I would suggest you try some sort of dimensionality reduction method. If all of your variables are continuous, you could try PCA as suggested by #user1207217. Alternatively you could use a latent variable method for model-building, such as PLS (plsregress in MATLAB).
If you're still intent on using sequential feature selection with a decision tree on this dataset, then you should be able to modify the example in the question you linked to, replacing the call to classify with one to classregtree.
This error comes from the use of the classify function in that question, which is performing LDA. This error occurs when the data is rank deficient (or in other words, some features are almost exactly correlated). In order to overcome this, you should project the data down to a lower dimensional subspace. Principal component analysis can do this for you. See here for more details on how to use pca function within statistics toolbox of Matlab.
[basis, scores, ~] = pca(X); % Find the basis functions and their weighting, X is row vectors
indices = find(scores > eps(2*max(scores))); % This is to find irrelevant components up to machine precision of the biggest component .. with a litte extra tolerance (2x)
new_basis = basis(:, indices); % This gets us the relevant components, which are stored in variable "basis" as column vectors
X_new = X*new_basis; % inner products between the new basis functions spanning some subspace of the original, and the original feature vectors
This should get you automatic projections down into a relevant subspace.

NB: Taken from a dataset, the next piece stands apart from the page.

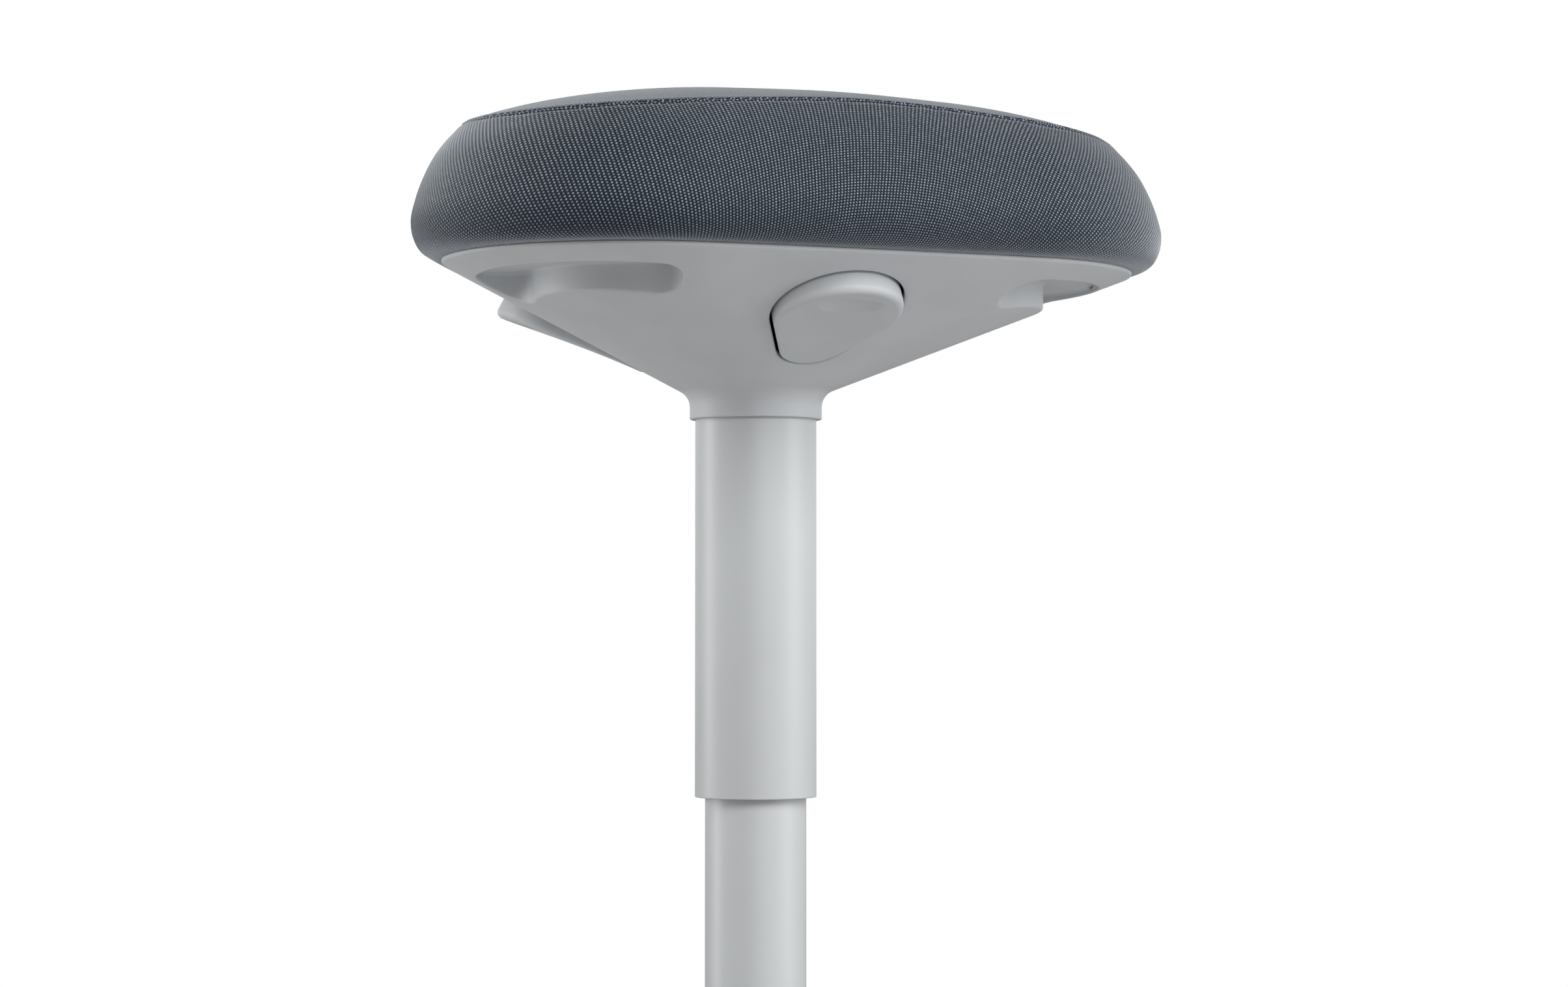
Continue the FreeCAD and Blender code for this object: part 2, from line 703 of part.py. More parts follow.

Note that your features won't have the same meaning as before, because they will be weighted combinations of the old features.
Extra note: If you don't want to change your feature representation, then instead of classify, you need to use something which works with rank deficient data. You could roll your own version of penalised discriminant analysis (which is quite simple), use support vector machines, or other classification functions which don't break with correlated features as LDA does (by virtue of requiring matrix inversion of the covariance estimate).
EDIT: P.S I haven't tested this, because I have rolled my own version of PCA in Matlab.